Thursday, December 6, 2012

William James Beales (b 1897) in World War 1

While I was looking for the war-time records of Granddad Thomas Henry Ward, I also had a look for those of William James Beales, his future brother-in-law. Because his name is fairly unusual, William's Medal Roll Index card was relatively easy to find. As an added bonus it also contained his address at 13 Campion Road, Colchester.

William James Beales and his sister Rosina
The card is full of abbreviations which I'm still trying to interpret. What it shows is that William joined the Essex Yeomanry initially, then transferred to the Royal Reserve regiment of Cavalry and finally to the Machine Gun Corps (with a change of regimental number each time).

He must have remained in the army beyond the end of the war in 1918 because he received an Indian General Service medal, which was awarded to everyone who served in the so-called "Third Anglo-Afghan War" of 1919.

The Machine Gun Corps was formed in 1915 and included infantry, cavalry and motor units. The Essex Yeomanry were associated with the 8th Cavalry Brigade of the 3rd Cavalry division, though it's unclear if this was William's unit. According to the website Golden Map
The MGC saw action in all the main theatres of war, including France, BelgiumPalestine,Mesopotamia, Egypt, Salonika, East Africa and Italy. In its short history the MGC gained an enviable record for heroism as a front line fighting force. Indeed, in the latter part of the war, as tactics changed to defence in depth, it commonly served well in advance of the front line. It had a less enviable record for its casualty rate. Some 170,500 officers and men served in the MGC with 62,049 becoming casualties, including 12,498 killed, earning it the nickname 'the Suicide Club'.
It would be fascinating to know whether William Beales and Thomas Ward served together at any time during the war. 

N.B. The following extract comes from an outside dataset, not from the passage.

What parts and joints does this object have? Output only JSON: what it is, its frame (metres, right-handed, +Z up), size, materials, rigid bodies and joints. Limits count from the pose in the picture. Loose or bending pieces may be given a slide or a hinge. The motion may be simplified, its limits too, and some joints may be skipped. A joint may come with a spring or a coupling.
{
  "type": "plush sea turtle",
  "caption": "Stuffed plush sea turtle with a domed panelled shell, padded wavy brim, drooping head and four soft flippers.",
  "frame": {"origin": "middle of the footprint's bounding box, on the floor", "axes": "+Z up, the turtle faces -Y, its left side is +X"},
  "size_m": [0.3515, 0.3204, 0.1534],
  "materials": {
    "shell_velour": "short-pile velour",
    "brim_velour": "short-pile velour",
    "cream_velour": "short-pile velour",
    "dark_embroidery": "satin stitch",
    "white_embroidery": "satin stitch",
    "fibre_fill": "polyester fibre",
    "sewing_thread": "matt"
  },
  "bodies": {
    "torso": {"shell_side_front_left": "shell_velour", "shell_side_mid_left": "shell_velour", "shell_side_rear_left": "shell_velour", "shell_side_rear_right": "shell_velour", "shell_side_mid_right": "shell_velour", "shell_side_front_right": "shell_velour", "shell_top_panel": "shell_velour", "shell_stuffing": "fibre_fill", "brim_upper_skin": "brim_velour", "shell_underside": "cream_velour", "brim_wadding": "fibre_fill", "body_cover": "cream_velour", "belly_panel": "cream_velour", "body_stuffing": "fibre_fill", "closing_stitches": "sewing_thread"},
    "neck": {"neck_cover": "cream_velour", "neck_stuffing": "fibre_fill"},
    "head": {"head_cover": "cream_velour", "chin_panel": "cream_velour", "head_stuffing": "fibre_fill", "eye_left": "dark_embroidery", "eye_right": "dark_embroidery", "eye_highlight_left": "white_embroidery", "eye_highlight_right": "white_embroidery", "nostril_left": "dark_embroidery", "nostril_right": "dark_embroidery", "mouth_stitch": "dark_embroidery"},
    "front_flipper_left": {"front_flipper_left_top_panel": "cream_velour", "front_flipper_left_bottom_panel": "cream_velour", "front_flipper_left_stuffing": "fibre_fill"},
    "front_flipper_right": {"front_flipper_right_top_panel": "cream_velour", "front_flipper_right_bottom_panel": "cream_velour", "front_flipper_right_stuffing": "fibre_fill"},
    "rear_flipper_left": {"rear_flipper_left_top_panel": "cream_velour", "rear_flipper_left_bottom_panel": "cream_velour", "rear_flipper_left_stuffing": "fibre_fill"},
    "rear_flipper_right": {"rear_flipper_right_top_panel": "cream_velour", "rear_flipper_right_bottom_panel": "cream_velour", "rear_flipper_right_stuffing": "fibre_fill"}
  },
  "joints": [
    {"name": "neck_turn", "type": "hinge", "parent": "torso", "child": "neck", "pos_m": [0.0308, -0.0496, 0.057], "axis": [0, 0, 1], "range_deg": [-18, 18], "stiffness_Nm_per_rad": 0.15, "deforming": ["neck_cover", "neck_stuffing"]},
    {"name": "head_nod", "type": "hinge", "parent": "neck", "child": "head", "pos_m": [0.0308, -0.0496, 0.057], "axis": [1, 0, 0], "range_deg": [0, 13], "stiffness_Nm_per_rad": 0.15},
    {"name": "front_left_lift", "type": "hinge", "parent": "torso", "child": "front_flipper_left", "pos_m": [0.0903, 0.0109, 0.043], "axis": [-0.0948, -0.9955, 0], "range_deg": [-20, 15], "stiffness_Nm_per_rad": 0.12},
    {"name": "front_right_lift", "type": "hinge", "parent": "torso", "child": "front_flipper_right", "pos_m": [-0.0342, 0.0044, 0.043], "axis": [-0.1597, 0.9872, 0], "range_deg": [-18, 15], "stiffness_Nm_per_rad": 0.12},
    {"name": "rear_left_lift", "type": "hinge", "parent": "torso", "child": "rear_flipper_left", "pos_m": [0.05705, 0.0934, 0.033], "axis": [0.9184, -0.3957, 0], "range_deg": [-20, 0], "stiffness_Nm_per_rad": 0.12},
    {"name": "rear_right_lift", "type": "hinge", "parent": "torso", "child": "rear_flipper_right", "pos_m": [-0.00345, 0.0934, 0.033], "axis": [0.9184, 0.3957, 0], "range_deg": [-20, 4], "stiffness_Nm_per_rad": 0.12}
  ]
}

Wednesday, December 5, 2012

At last - a regiment for Thomas Henry Ward

Over the past couple of years I've searched through the military records on Ancestry umpteen times, looking for some clue as to which regiment Thomas Henry Ward belonged to during his army service in World War 1. I found dozens of Thomas H Wards, and hundreds more plain Thomas Wards, but none of the records I looked at had enough information to identify them as the correct Thomas. Even knowing that he served in Mesopotamia and India didn't help.

Obverse of the
Victory medal
But this week I came across a card in the Medal Rolls Index for a Thomas Henry Ward who served in the Army Ordnance Corps (AOC). And there on the back of the card was an address (which is fairly unusual on such cards) - 17 Clifton St, Milnrow. So, now I know his regiment! What I don't know is how I missed seeing the  address on the card before. Perhaps I overlooked it, although it's quite clear. The card doesn't come up using Milnrow as a keyword or place of residence.

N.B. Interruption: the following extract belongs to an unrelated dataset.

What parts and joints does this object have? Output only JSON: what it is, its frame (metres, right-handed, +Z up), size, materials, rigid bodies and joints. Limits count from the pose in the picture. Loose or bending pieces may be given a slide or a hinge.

The Medal Rolls Index contains millions of cards. Almost every soldier who served overseas in World War 1 was awarded some sort of medal, often more than one. Each soldier had an Index card on which the army listed what medals they were entitled to, along with details such as their regiment(s) and regimental numbers, where they served and so on. Most cards contain very few details.

Reverse of the
Victory medal
The Index card for Thomas Henry Ward shows that he was a private in the Army Ordnance Corps (which became the RAOC from 1918), regimental number 029248 (1). He was awarded a Victory medal (not to be confused with the Victoria Cross!) and the British War medal. The Great War website gives details about these medals.

There is also an entry for the GSM - General Service Medal - with a clasp for service in NW Persia. Then for some reason the reference to the GSM has been crossed out and the word "ineligible" added, but leaving the words about the clasp for NW Persia intact. The GSM was usually awarded for service beyond 1918, with clasps for various campaigns such as the one in North West Persia in 1920. The clasp was never awarded without a medal. I'm still trying to decipher from the various handwritten notes and numbers whether Granddad received the GSM and clasp or not.

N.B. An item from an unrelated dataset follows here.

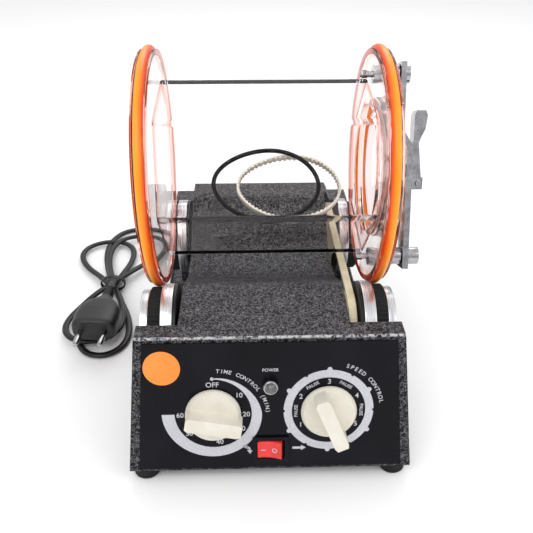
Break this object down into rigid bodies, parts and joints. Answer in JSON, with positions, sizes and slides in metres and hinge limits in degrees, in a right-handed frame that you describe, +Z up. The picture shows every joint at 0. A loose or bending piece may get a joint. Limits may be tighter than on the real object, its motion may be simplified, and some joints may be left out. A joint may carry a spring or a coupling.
{
  "type": "rotary rock tumbler",
  "caption": "Bench rock tumbler: a clear six-sided drum with orange rings turns on powered wheels above a hammered steel housing with a timer and a speed knob.",
  "frame": {"origin": "on the surface the feet stand on, under the middle of the machine without its cord", "axes": "+X to the right and +Y to the back seen from the control panel, +Z up; the drum turns about X"},
  "size_m": [0.2774, 0.3655, 0.2349],
  "materials": {
    "hammered_paint": "hammered dark grey and black paint, slightly glossy",
    "panel_plate": "glossy black plate",
    "zinc_steel": "zinc-plated, matte",
    "turned_aluminium": "turned, fine rings",
    "machine_steel": "ground",
    "chrome_plate": "polished",
    "black_rubber": "moulded, matte",
    "orange_rubber": "smooth, satin",
    "cream_plastic": "moulded, satin",
    "link_belt_fabric": "cream drive belt, matte",
    "white_belt": "toothed, matte",
    "red_plastic": "moulded, glossy",
    "lamp_lens": "translucent lens",
    "black_plastic": "moulded, satin",
    "circuit_board": "lacquered board",
    "clear_acrylic": "clear acrylic, glossy",
    "cord_pvc": "flexible sheath, satin"
  },
  "bodies": {
    "base": {"housing_shell": "hammered_paint", "base_plate": "hammered_paint", "foot_front_left": "black_rubber", "foot_front_right": "black_rubber", "foot_rear_left": "black_rubber", "foot_rear_right": "black_rubber", "motor_body": "machine_steel", "motor_bracket": "zinc_steel", "drive_belt": "black_rubber", "link_belt": "link_belt_fabric", "bearing_front_left": "machine_steel", "bearing_front_right": "machine_steel", "bearing_rear_left": "machine_steel", "bearing_rear_right": "machine_steel", "control_board": "circuit_board", "cord_gland": "black_plastic", "control_panel": "panel_plate", "timer_module": "black_plastic", "speed_switch": "black_plastic", "rocker_housing": "black_plastic", "power_lamp": "lamp_lens", "cord_lead": "cord_pvc", "cord_bundle": "cord_pvc", "plug": "black_plastic"},
    "motor_rotor": {"motor_pulley": "black_plastic"},
    "front_roller": {"front_roller_shaft": "machine_steel", "front_roller_left_wheel": "turned_aluminium", "front_roller_left_tyre": "black_rubber", "front_roller_left_guard": "black_plastic", "front_roller_right_wheel": "turned_aluminium", "front_roller_right_tyre": "black_rubber", "front_roller_right_guard": "black_plastic", "front_roller_link_pulley": "link_belt_fabric"},
    "rear_roller": {"rear_roller_shaft": "machine_steel", "rear_roller_left_wheel": "turned_aluminium", "rear_roller_left_tyre": "black_rubber", "rear_roller_left_guard": "black_plastic", "rear_roller_right_wheel": "turned_aluminium", "rear_roller_right_tyre": "black_rubber", "rear_roller_right_guard": "black_plastic", "rear_roller_link_pulley": "link_belt_fabric", "rear_roller_drive_pulley": "black_plastic"},
    "drum": {"barrel_tube": "clear_acrylic", "left_end_plate": "clear_acrylic", "right_end_plate": "clear_acrylic", "left_ring": "orange_rubber", "right_ring": "orange_rubber", "upper_post": "chrome_plate", "lower_post": "chrome_plate", "spare_round_belt": "black_rubber", "spare_toothed_belt": "white_belt"},
    "lid": {"lid": "clear_acrylic", "lid_gasket": "orange_rubber"},
    "clamp_bar": {"clamp_bar": "chrome_plate", "clamp_pin": "machine_steel"},
    "clamp_lever": {"clamp_lever": "chrome_plate"},
    "timer_knob": {"timer_knob": "cream_plastic"},
    "speed_knob": {"speed_knob": "cream_plastic"},
    "rocker_button": {"rocker_button": "red_plastic"}
  },
  "joints": [
    {"name": "drum_spin", "type": "hinge", "parent": "base", "child": "drum", "pos_m": [-0.0092, 0.00681, 0.1569], "axis": [1, 0, 0], "continuous": true},
    {"name": "front_roller_spin", "type": "hinge", "parent": "base", "child": "front_roller", "pos_m": [-0.0092, -0.05789, 0.0731], "axis": [1, 0, 0], "continuous": true},
    {"name": "rear_roller_spin", "type": "hinge", "parent": "base", "child": "rear_roller", "pos_m": [-0.0092, 0.07151, 0.0731], "axis": [1, 0, 0], "continuous": true},
    {"name": "motor_spin", "type": "hinge", "parent": "base", "child": "motor_rotor", "pos_m": [-0.0482, 0.00681, 0.042], "axis": [1, 0, 0], "continuous": true},
    {"name": "clamp_swing", "type": "hinge", "parent": "drum", "child": "clamp_bar", "pos_m": [0.0868, -0.01371, 0.10052], "axis": [1, 0, 0], "range_deg": [0, 110]},
    {"name": "lid_lift_off", "type": "slide", "parent": "drum", "child": "lid", "axis": [1, 0, 0], "range_m": [0, 0.008]},
    {"name": "clamp_lever_swing", "type": "hinge", "parent": "clamp_bar", "child": "clamp_lever", "pos_m": [0.0929, 0.00339, 0.1475], "axis": [0, 0.9397, -0.342], "range_deg": [0, 120]},
    {"name": "timer_turn", "type": "hinge", "parent": "base", "child": "timer_knob", "pos_m": [-0.0441, -0.11955, 0.0503], "axis": [0, 0.9746, -0.2241], "range_deg": [-100, 170]},
    {"name": "speed_turn", "type": "hinge", "parent": "base", "child": "speed_knob", "pos_m": [0.0263, -0.11933, 0.05128], "axis": [0, 0.9746, -0.2241], "range_deg": [-312, 0]},
    {"name": "rocker_press", "type": "hinge", "parent": "base", "child": "rocker_button", "pos_m": [-0.0092, -0.11935, 0.0244], "axis": [0, 0.2241, 0.9746], "range_deg": [0, 20]}
  ],
  "couplings": [
    {"joint": "front_roller_spin", "follows": "drum_spin", "ratio": -2.8364},
    {"joint": "rear_roller_spin", "follows": "drum_spin", "ratio": -2.8364},
    {"joint": "motor_spin", "follows": "drum_spin", "ratio": -7.962},
    {"joint": "lid_lift_off", "follows": "clamp_swing", "m_per_rad": 0.004167}
  ]
}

On the back of the card is a reference to Hilsea, near Portsmouth, which was an RAOC depot  from 1918 and their barracks from 1921. This is followed by more letters and numbers which I've yet to decipher, and then "3.11.23 GSM clasp". I think the reference to 1923 is the date on which the medal was awarded or delivered. Below that is the Milnrow address. So overall it looks possible that Granddad was not demobbed in 1918 but continued on in the army until at least 1920.